F. G.- Who provides this religious input?
F. B. -To ensure the translation from religious to standard, the halal market relies on hybrid agents which are,
I stress, inseparably religious and commercial. I have identified three types of hybrid religious and commercial
organizations that work with industrialists at the three key levels of production, regulation and consumption:
- the (most recent) Islamic Marketing Agency,
- the halal control and certification agency (the oldest),
- the Muslim Consumers' Association.
The Islamic Marketing Agency (often occupied by marketing and sociology scholars !) manufactures upstream
of the advertising discourse for industrials to address their production on demand (halal, burkini, and another
modest mode, tourism). The certification agency (which uses control instruments developed by engineers and
scientific laboratories) approves and certifies products and services. Finally, associations defending the "Muslim
consumer" adjust expectations, formalize buyers' demand for halal and alert consumers when their "specific needs"
and “rights” are not met. These three form a system, they provide Islamic discourse constantly to the point of
saturating the space with meaning. They are often linked to religious groups belonging to conservative or even
fundamentalist tendencies.
Industrialists can only work with organizations that are recognized in law, have a viable economic model, and
are able to transform a complex exegesis of several centuries into a manufacturing standard. Today, only those
who have a fundamentalist understanding of religion are capable of this.

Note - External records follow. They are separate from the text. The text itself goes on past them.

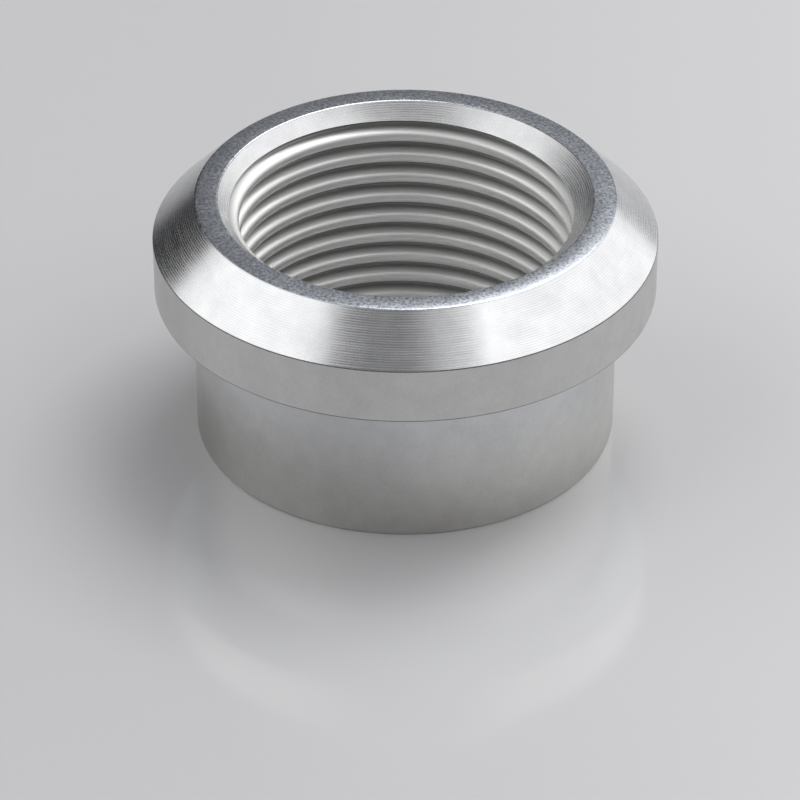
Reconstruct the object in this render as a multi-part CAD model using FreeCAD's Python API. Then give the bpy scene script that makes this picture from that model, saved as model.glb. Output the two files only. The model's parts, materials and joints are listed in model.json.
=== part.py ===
"""Weld-on bung: a turned aluminium boss with a parallel pipe thread right through it.

The spigot drops into a hole in a tube or tank wall, the shoulder under the flange lands on the wall
and is welded round, and a fitting is screwed in from above and seals on the ring face.
Millimetres. The bore's axis is Z, and Z = 0 is the bottom end of the spigot.
"""

import FreeCAD, Part
import math
import os

# Thread: 3/4 parallel pipe, right-hand. The drill leaves this share of the full thread depth.
THREAD_MAJOR_DIAMETER = 26.441
THREADS_PER_INCH = 14.0
THREAD_ANGLE = 55.0
THREAD_DEPTH_SHARE = 0.77

# The groove's middle crosses Z = 0 at this angle from X
THREAD_START_ANGLE = 128.0

# Countersinks, the same at both ends of the bore: how far the mouth lies outside the thread
MOUTH_OVER_THREAD = 0.68

# Spigot, which drops into the hole in the wall: the metal left outside the thread, and the length
SPIGOT_WALL = 2.63
SPIGOT_LENGTH = 12.0

# Flange: the shoulder's width round the spigot, a plain band, then a chamfer up to the ring face
SHOULDER_WIDTH = 2.9
FLANGE_BAND_HEIGHT = 4.3
FLANGE_CHAMFER = 3.2

MM_PER_INCH = 25.4
PIECES_PER_TURN = 4
AXIS = FreeCAD.Vector(0, 0, 1)
ORIGIN = FreeCAD.Vector(0, 0, 0)

# The thread's form is a sharp V with a sixth of its height cut off at the root and at the crest
pitch = MM_PER_INCH / THREADS_PER_INCH
flank_slope = math.tan(math.radians(THREAD_ANGLE / 2))
sharp_height = pitch / 2 / flank_slope
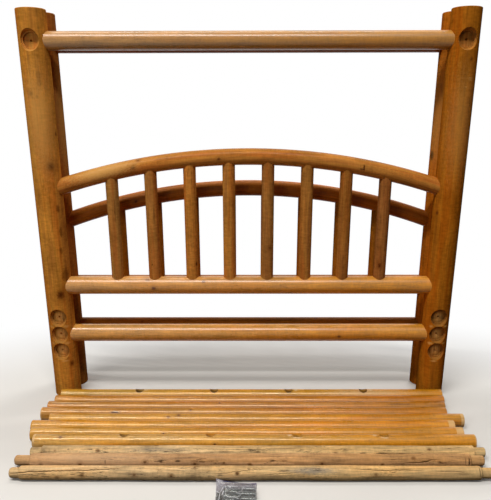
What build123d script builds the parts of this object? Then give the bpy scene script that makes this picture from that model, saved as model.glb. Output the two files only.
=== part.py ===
"""Rustic king-size canopy log bed, knocked down for storage.

The two end frames stand back to back.  The eight side rails lie side by side on the floor in front
of them, then three cross slats and a zip bag with the lag bolts and washers.  Millimetres, +Z up,
+X along the rails, -Y towards the loose pieces.  The origin is on the floor, at the middle of the
footprint.
"""
from build123d import *
import os
from math import asin, cos, degrees, radians, sin, sqrt

os.makedirs("parts", exist_ok=True)

# ---------------------------------------------------------------- driving dimensions
mattress_width = 1932.0          # clear width between the two posts of an end frame
mattress_length = 2028.0         # clear length between the posts of the two end frames

post_d = 143.0
post_height = 1994.0
post_top_round = 5.0             # eased edge at the top of a post
post_foot_chamfer = 3.0

joint_gap = 0.2                  # glue line round a coped shoulder
tenon_gap = 0.15                 # radial room of a glued tenon
tenon_end_gap = 2.0

# sockets for the side rails: a flared mouth, a short seat, a bolt hole and a washer recess behind
mouth_r = 50.5                   # radius of the flare where it meets the front of the post
flare_r = 40.5                   # radius at the foot of the flare
flare_depth = 25.0
seat_r = 35.8
seat_depth = 37.0
bolt_hole_r = 5.5
recess_r = 14.5
recess_depth = 9.0
overcut = 5.0                    # how far a cutter stands outside the wood

upper_socket_z = 1853.0
lower_socket_z = 369.0           # the middle one of the three lower sockets
socket_pitch = 97.0

# end frames: heights are those of the rails' axes
top_rail_z, top_rail_d = 1855.0, 86.5
bottom_rail_z, bottom_rail_d = 361.0, 96.0
spindle_rail_d = 97.0
arch_d = 82.5
rail_tenon_d = 52.0
rail_tenon_reach = 54.0          # how deep a rail's tenon enters its post
spindle_count = 8
spindle_pitch = 202.0
spindle_d = 65.0
spindle_tenon_d = 38.0
spindle_tenon_reach = 38.0
footboard_bottom_rail_drop = 8.0

# each end frame: height of its spindle rail, of its arch's crown, and the arch's radius
headboard = {"spindle_z": 635.5, "crown_z": 1313.0, "arch_r": 3225.0, "bottom_z": bottom_rail_z}
footboard = {"spindle_z": 606.0, "crown_z": 1140.0, "arch_r": 2900.0,
             "bottom_z": bottom_rail_z - footboard_bottom_rail_drop}

# loose side rails
rail_d = 71.0
rail_end_round = 3.0
pilot_r = 3.2
pilot_depth = 60.0

# the holes for the cross slats, and the slats
slat_count = 4                   # holes in each slat rail
slat_hole_pitch = 412.0
slat_hole_r = 23.3
slat_hole_depth = 52.0           # from the crown of the rail
slat_tenon_r = 22.9
slat_end_round = 5.0

# zip bag of hardware
bag_width, bag_depth, bag_height = 175.0, 205.0, 38.0
bag_corner = 6.0
bag_margin = 5.5                 # room left between the hardware and the bag's sides
film = 0.5
lag_d = 9.5                      # 3/8 inch lag bolts, 5 inches under the head
lag_length = 127.0
lag_head_af = 14.3
lag_head_height = 6.4
thread_length = 76.0
thread_pitch = 3.6
thread_root_r = 3.6
point_length = 9.0
bolt_rows = 8
bolt_row_pitch = 17.4
washer_r, washer_hole_r, washer_t = 12.7, 5.2, 1.7
washer_stacks, washers_in_stack = 4, 4
washer_stack_pitch = 30.0
part_gap = 0.4                   # air between loose pieces that lie on each other

# ---------------------------------------------------------------- layout
post_r = post_d / 2
post_x = mattress_width / 2 + post_r
seat_floor = post_r - seat_depth
frame_pitch = post_d + 1.5       # the frames stand back to back, all but touching
rail_length = mattress_length + 2 * seat_depth

# how far in front of the front frame's axis each loose piece lies, and how far its middle is off centre
rail_places = {
    "slat_rail_left": (131.0, 16.0),
    "upper_side_rail_left": (209.0, 4.0),
    "lower_side_rail_left": (281.0, -13.0),
    "canopy_rail_left": (353.0, -26.0),
    "canopy_rail_right": (424.5, 40.0),
    "lower_side_rail_right": (496.0, -29.0),
    "upper_side_rail_right": (567.5, -9.0),
    "slat_rail_right": (639.0, 26.0),
}
slat_hole_lean = {"slat_rail_left": 0.0, "slat_rail_right": 15.0}   # degrees back from upright

# slats, hand cut: setback, offset, body radius, length, left and right tenon lengths, shoulder taper
slat_places = {
    "cross_slat_1": (728.0, 41.0, 31.0, 2102.0, 51.0, 51.0, 6.0),
    "cross_slat_2": (799.0, 2.0, 31.0, 2120.0, 70.0, 60.0, 8.0),
    "cross_slat_3": (903.0, 12.0, 32.0, 2114.0, 34.0, 54.0, 22.0),
}
bag_setback = 940.0              # back edge of the bag
bag_offset = -52.0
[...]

THE HALAL HORIZON, HALAL FOR THE HORIZON
F. G.- In your opinion, how will this extension of the halalisable domain develop? Do you foresee a slowdown
or slowdown, or a sustained expansion?
F. B. -B.- I am not an economist and I will not venture into prophecy. However, I note that the extension of the
perimeter of halal from Asia is confirmed in Europe and in the diasporas because it combines two forces, a market-
driven innovation force and a force of inclusion in the religious system by increasingly hegemonic
fundamentalisms.
In my book, I distinguish two models of halal standards: an inclusive model of halal for Muslims, and a model
that I call "ummic" by Muslims. Both models refer to Islam and include Muslim intermediaries. For me, the
distinction between a "fake halal" made by unscrupulous merchants and a real halal made by religious people is
absurd. The model I call inclusive, born in Malaysia and promoted by multinationals like Nestlé, innovates and
extends the norm, the second "ummic" promoted by Turkey or the World Islamic League seems to challenge the
first but ends up appropriating its technology and its field of innovation. In a sense, this dynamic is based on the
opposition of Islam Occident, this great "emotional polarizer", to use Georges Corm's expression, which is a real
driving force. The extension will stop when the polarization no longer works, when the halal bubble bursts. For
the time being, it must be noted that this configuration is ensured by a global political and religious context that
continues to essentialize both Islam and the West).
F. G. - In conclusion - and with thanks to you - what does this boom in the halal market represent for secularist
regimes?
F. B. -Halal marketing takes up the arguments of the defenders of multiculturalism, tolerance and inclusion by
caricaturing them in order to put them at the service of a separatist, unequal and exclusive model. This is not the
least of the paradoxes. After all, what is this halal market based on a standard of industrial purity leading us to if
not to a separation of places of commensality and conviviality, to a society of suspicion and mistrust and, finally,
to a separation of the means of production, if not to a form of economic war?